How it works
Design procedure: expand H_a(s) in partial fractions as Σ Ak/(s−sk). The digital filter H(z) = Σ Ak·T/(1−e^(sk·T)·z⁻¹), where T is the sampling period. Each s-plane pole at sk maps to a z-plane pole at e^(sk·T). Poles in the left-half s-plane (Re(sk) < 0) map inside the unit circle, preserving stability. The frequency response of the digital filter is H(e^(jω)) ≈ (1/T)·Σ Ha(j(ω−2πk)/T), showing that the digital response is the sum of shifted copies of the analog response — this aliasing is unavoidable and worsens as the analog filter's stopband attenuation is insufficient before the first alias appears at ω = π.
Key points to remember
Aliasing is the fundamental limitation of impulse invariance: the method cannot be used for high-pass or band-stop filters because their magnitude response does not decay to zero before fs/2, causing severe aliasing of the stopband into the passband. Impulse invariance preserves the shape of the impulse response and matches the analog frequency response well at frequencies well below π/T. The bilinear transform is preferred in modern design precisely because it eliminates aliasing at the cost of frequency warping. Both methods give the same filter order as the analog prototype.
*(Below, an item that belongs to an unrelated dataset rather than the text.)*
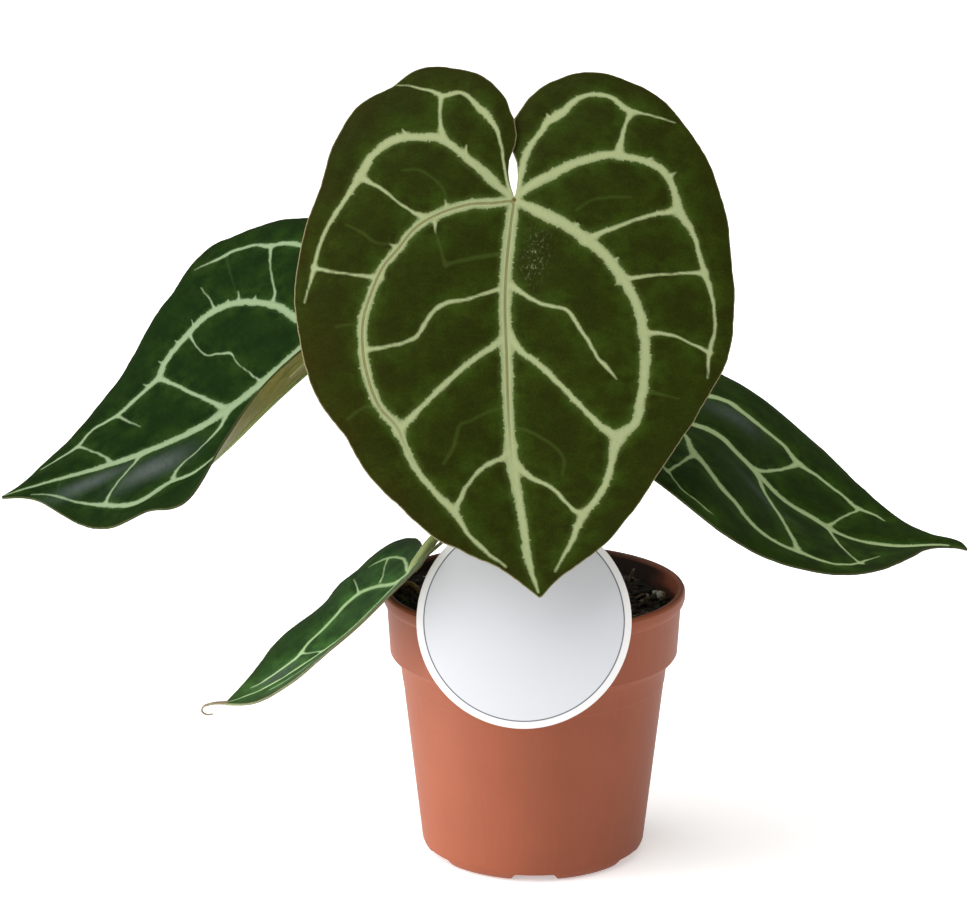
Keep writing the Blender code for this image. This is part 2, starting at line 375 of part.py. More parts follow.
def build_pot():
    lip = WALL + RIM_RADIUS - COLLAR_TOP_RADIUS
    outside = [(0, 0), (FOOT_RADIUS - FOOT_ROUND, 0)]
    slope = (BODY_TOP_RADIUS - FOOT_RADIUS) / STEP_Z
    for turn in (30, 60, 90):
        angle = math.radians(turn)
        outside.append((FOOT_RADIUS - FOOT_ROUND * (1 - math.sin(angle)) + slope * FOOT_ROUND,
                        FOOT_ROUND * (1 - math.cos(angle))))
    outside += [
        (BODY_TOP_RADIUS, STEP_Z),
        (BODY_TOP_RADIUS + 1.0, STEP_Z + 2.2),
        (COLLAR_FOOT_RADIUS - 0.8, COLLAR_FOOT_Z - 0.6),
        (COLLAR_FOOT_RADIUS, COLLAR_FOOT_Z + 0.6),
        (COLLAR_TOP_RADIUS, POT_HEIGHT - LIP_DROP - 0.8),
        (RIM_RADIUS - 0.5, POT_HEIGHT - LIP_DROP + 0.4),
        (RIM_RADIUS, POT_HEIGHT - LIP_DROP + 2.0),
        (RIM_RADIUS, POT_HEIGHT - 1.4),
        (RIM_RADIUS - 0.6, POT_HEIGHT - 0.3),
        (RIM_RADIUS - lip / 2, POT_HEIGHT),
        (RIM_RADIUS - lip + 0.5, POT_HEIGHT - 0.4),
    ]
    inside = [
        (inner_radius(POT_HEIGHT - 2), POT_HEIGHT - 2),
        (inner_radius(COLLAR_FOOT_Z), COLLAR_FOOT_Z),
        (BODY_TOP_RADIUS - WALL, STEP_Z + 1.2),
        (BODY_TOP_RADIUS - WALL, STEP_Z - 1.0),
        (inner_radius(FOOT_ROUND + FLOOR), FOOT_ROUND + FLOOR),
        (inner_radius(FLOOR) - 3.0, FLOOR),
        (0, FLOOR),
    ]
    pot = add_object("pot", lathe(outside + inside, LATHE_SIDES), paint("pot_plastic", POT_PAINT))
    for index in range(CHANNEL_COUNT):
        turn = math.radians(-90 + index * 360 / CHANNEL_COUNT)
        bm = bmesh.new()
        bmesh.ops.create_cube(bm, size=1.0)
        reach = FOOT_RADIUS + WALL * 2 - CHANNEL_START
        bmesh.ops.scale(bm, vec=(reach, CHANNEL_WIDTH, CHANNEL_HEIGHT * 2), verts=bm.verts)
        bmesh.ops.translate(bm, vec=(CHANNEL_START + reach / 2, 0, 0), verts=bm.verts)
        bmesh.ops.rotate(bm, cent=(0, 0, 0), matrix=Matrix.Rotation(turn, 3, "Z"), verts=bm.verts)
        cut(pot, add_object("channel_cutter", bm))
        bm = bmesh.new()
        bmesh.ops.create_cone(bm, cap_ends=True, segments=16, radius1=DRAIN_RADIUS,
                              radius2=DRAIN_RADIUS, depth=FLOOR * 4)
        bmesh.ops.translate(bm, vec=(DRAIN_RING, 0, 0), verts=bm.verts)
        bmesh.ops.rotate(bm, cent=(0, 0, 0), matrix=Matrix.Rotation(turn, 3, "Z"), verts=bm.verts)
        cut(pot, add_object("drain_cutter", bm))
    return pot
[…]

For a Butterworth analog prototype, the partial fraction expansion always has N distinct poles, each contributing one first-order section; pairing complex conjugate poles gives biquad (second-order section) implementations.
Exam tip
The examiner always asks you to compare impulse invariance and bilinear transform on four criteria — aliasing, frequency warping, suitable filter types, and stability preservation — write these four rows as a table and fill each cell concisely before writing any derivation.